On Monday, her father enrolled her in a school in a Free State town where she wants to be with friends. But this is against her mother’s wishes and contrary to an earlier court order in terms of which her mother has custody of the girl.

The parents are divorced and the teenager stayed in a hostel while at school in Pretoria. On a sports bursary, the teenager has been complaining for a while that she was unhappy at her school.

After visiting her father at the weekend, the 14-year-old refused point blank to go back to the school and threatened to harm herself.

Her worried father, without consulting the mother, enrolled her at a school in the Free State.

He said he could simply not allow his child to be unhappy.

The child, now in Grade 8, attended primary school in the town and all her friends went to the high school there.

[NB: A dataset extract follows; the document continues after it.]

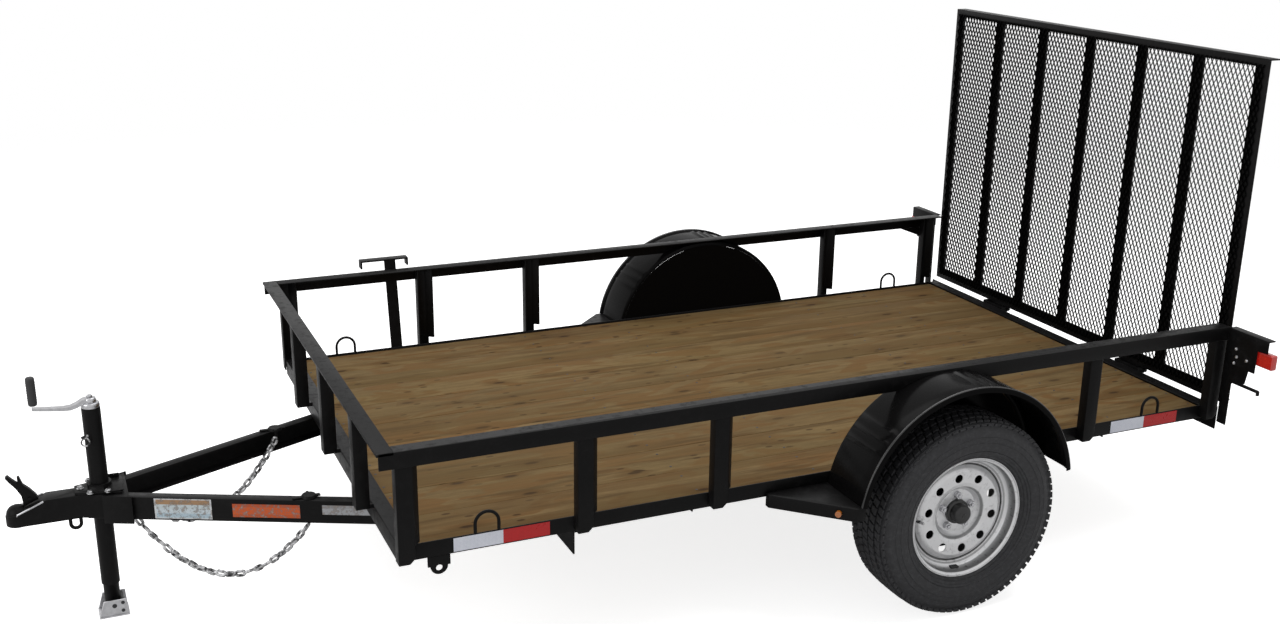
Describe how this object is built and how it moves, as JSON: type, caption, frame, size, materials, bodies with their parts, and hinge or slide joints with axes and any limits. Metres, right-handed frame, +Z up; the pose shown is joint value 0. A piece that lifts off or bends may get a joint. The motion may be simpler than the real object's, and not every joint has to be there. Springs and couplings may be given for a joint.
{
  "type": "utility trailer",
  "caption": "Single-axle open utility trailer with a plank deck, low angle-iron rail sides, round fenders, a tongue with swivel jack, and a hinged expanded-mesh ramp gate at the rear.",
  "frame": {"origin": "on the ground under the middle of the trailer's bounding box", "axes": "+X from the coupler to the ramp gate, +Y to the kerb side, +Z up"},
  "size_m": [4.114, 2.262, 1.742],
  "materials": {
    "frame_black": "semi-gloss",
    "deck_wood": "matte",
    "tire": "matte",
    "wheel_silver": "satin",
    "hub_black": "semi-gloss",
    "zinc": "satin",
    "chrome": "gloss",
    "grip_black": "matte",
    "lamp_red": "gloss",
    "lamp_amber": "gloss"
  },
  "bodies": {
    "frame": {"axle_beam": "frame_black", "chain_hooks": "frame_black", "chain_tab": "frame_black", "coupler": "frame_black", "coupler_latch": "frame_black", "crossmember_tongue": "frame_black", "crossmembers": "frame_black", "deck_boards": "deck_wood", "fender_brace_left": "frame_black", "fender_brace_right": "frame_black", "fender_left": "frame_black", "fender_right": "frame_black", "gusset": "frame_black", "header_front": "frame_black", "header_rear": "frame_black", "hinge_brackets": "frame_black", "jack_crank": "chrome", "jack_foot": "zinc", "jack_grip": "grip_black", "jack_plate": "frame_black", "jack_tube": "frame_black", "latch_rod": "frame_black", "leaf_spring_left": "frame_black", "leaf_spring_right": "frame_black", "light_bracket_left": "frame_black", "light_bracket_right": "frame_black", "marker_lamps": "lamp_amber", "posts_front": "frame_black", "posts_left": "frame_black", "posts_right": "frame_black", "safety_chain_left": "zinc", "safety_chain_right": "zinc", "side_rail_left": "frame_black", "side_rail_right": "frame_black", "spare_carrier": "frame_black", "spring_hangers": "frame_black", "spring_plates": "zinc", "tail_lamp_left": "lamp_red", "tail_lamp_right": "lamp_red", "tie_downs": "frame_black", "tongue_arm_left": "frame_black", "tongue_arm_right": "frame_black", "top_rail_front": "frame_black", "top_rail_left": "frame_black", "top_rail_right": "frame_black"},
    "wheel_left": {"tire_left": "tire", "rim_left": "wheel_silver", "hub_left": "hub_black"},
    "wheel_right": {"tire_right": "tire", "rim_right": "wheel_silver", "hub_right": "hub_black"},
    "gate": {"gate_frame": "frame_black", "gate_knuckles": "frame_black", "gate_mesh": "frame_black"}
  },
  "joints": [
    {"name": "wheel_left_spin", "type": "hinge", "parent": "frame", "child": "wheel_left", "pos_m": [0.791, -0.985, 0.34], "axis": [0, 1, 0], "continuous": true},
    {"name": "wheel_right_spin", "type": "hinge", "parent": "frame", "child": "wheel_right", "pos_m": [0.791, 0.985, 0.34], "axis": [0, 1, 0], "continuous": true},
    {"name": "gate_hinge", "type": "hinge", "parent": "frame", "child": "gate", "pos_m": [2.032, 0, 0.49], "axis": [0, 1, 0], "range_deg": [0, 111]}
  ]
}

However, her mother turned to court for an urgent order for the child to return to her Pretoria school. It was in her daughter’s best interest to attend this school as she excels in sport and academics.

On Tuesday, the teen wrote a letter to Judge Dawie Fourie which was handed to him on Wednesday.

It read: “Dear Judge… It was so nice to walk into school yesterday (Monday) and to see all the familiar faces. I immediately felt at home and that I belong here.

“I am at my happiest where I am now.

It is wonderful to be in a class where I know everyone, where they are friendly and where they are interested in me… If I had a choice I want to stay here,” she wrote.

In a letter to her lawyer, whom she addressed as “uncle”, she pleaded with him to state her case to court.

She expressed her unhappiness at the Pretoria school and said she was there on a sports bursary, but sport was being emphasised and “it’s just getting too much”.

She tried to express her unhappiness to her mother, who lives in another town, but her mother refused to listen. It was argued, on behalf of the father, that a curator be appointed to represent the child in court, so her voice could be heard. She scored a 76 percent average in her exams and was thus equipped to have a say.

Judge Fourie questioned why the father did not sit down with the mother and discuss the matter. The father said he might have been wrong in this regard, but the child should not be punished for this.

The judge said he wanted to make an order which was right for everyone and he needed more facts. He was also not going to allow “a gun to be held to my head”.

“I don’t know what is going on in the child’s head… Is she a naughty child or really unhappy? Does she just want to be with her friends or is there perhaps a boyfriend?”

The judge said the interests of the parents should be set aside to determine what was in the best interest of the child.

He ordered the office of the Family Advocate and lawyers at the University of Pretoria’s Law Clinic to investigate the child’s situation and report back to him on August 15.

The girl will remain in her new school for now.